Io, Don Giovanni

Director: Carlos Saura
Starring: Lorenzo Balducci, Lino Guanciale, Emilia Verginelli, Ennio Fantastichini, Ketevan Kemoklidze, and Tobias Moretti.
Distributor: Independent
Runtime: 120 mins. Reviewed in Nov 2011
| JustWatch |
Rating notes: Sexual references, violence and nudity

This is a film adaptation of Mozart’s famous opera, not a film of the opera itself. It tells the background story of the creation of Mozart’s opera. There are selections from the opera in the film, but the focus is less on Mozart than on his librettist, Lorenzo Da Ponte (Lorenzo Balducci). Originally a priest and with numerous sexual escapades behind him, Da Ponte was exiled from Venice to Vienna for behaving in a thoroughly dissolute way, including consorting with prostitutes. In exile, he was introduced to the King’s favourite composer, Salieri (Ennio Fantastichini) by his friend Giacomo Casanova (Tobias Moretti). It was in Vienna that Da Ponte met Wolfgang Amadeus Mozart (Lino Guanciale), who was a newcomer to the King’s court. Jealous of Mozart, and working to undermine him, Salieri asked the King to agree to Da Ponte working with Mozart as his librettist. The King consented, and Da Ponte’s life and libertine behaviour eventually inspired Mozart to create his famous opera.

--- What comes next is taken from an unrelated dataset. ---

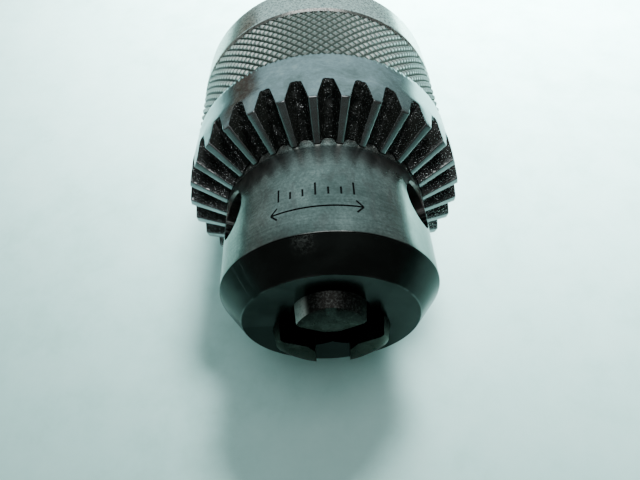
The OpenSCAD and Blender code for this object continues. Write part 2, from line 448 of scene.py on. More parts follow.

The film suggests that it was not Casanova, who personally influenced Mozart most in his characterisation of Don Giovanni, but Da Ponte. Da Ponte might have used his friend, Casanova, as a model for some of Don Giovanni’s worst behaviour, but his love for a particular woman, Annetta (Emilia Verginelli), influenced many of the scenes in Mozart’s opera. After his immoral life, Da Ponte meets his past love, Annetta, again. She is Mozart’s pupil, and Da Ponte leaves the woman he is living with to win her back. With the connivance of Casanova and Da Ponte’s jealous ex-mistress, Adriana Ferrarese (Ketevan Kemoklidze), Annetta is told how many women Da Ponte has seduced in the past. Hearing the extent of his depravity, Annetta in disgust rejects Da Ponte, throws him out of her house, and severs all contact. Lorenzo is devastated, but following the break-up, the creative bond between Mozart and Da Ponte becomes intense, and the support of each increasingly vital to the other.

In Mozart’s opera, Don Giovanni, the young cavalier in constant search of adventures in love, was really Da Ponte. Donna Elvira, the noble lady, seduced and betrayed by Don Giovanni, was Annetta. The final scenes of Don Giovanni going unrepentant to hell, in the presence of the statue of Il Commendatore that he has invited to dinner, represent Da Ponte’s personal resolution of the commitment he has made to Annetta, who has returned to him. His love for Annetta carries obligations that compel him at long last to face his responsibilities.

The film is beautifully shot through the camera work directed by Vittorio Storaro. It is sumptuously produced, and has some extraordinary costuming by Marina Roberti and Birgit Hutter. The story of the background to the opera picks up pace as the movie moves along, and later scenes that blend opera with real-life are dramatically very effective. The staging and singing of the Leporello’s famous Catalogue Aria from Act 1, Scene 5 of the opera, and Don Giovanni’s deceitful plea to Zerlina, “La ci darem la mano”, from Act 1, Scene 9, are both highly effective dramatic re-enactments of Da Ponte’s inner turmoils.

The film shows how real-life conflicts inform and breathe life into what artists create. Mozart owed much to the inner demons of Da Ponte, and his own conflicts cemented a relationship that produced a masterpiece. The film makes wonderful use of the art galleries and salons of Venice and Vienna. It is ravishing to look at, and like the opera itself, mixes comedy, melodrama and the supernatural. The extravagance of the costuming and the hair pieces distracts from the story and the music, and there is a curious use of fake, theatrical backdrops to real-life scenes, but the film is clever in concept and elegant in its realisation. It should appeal to more than just opera-lovers.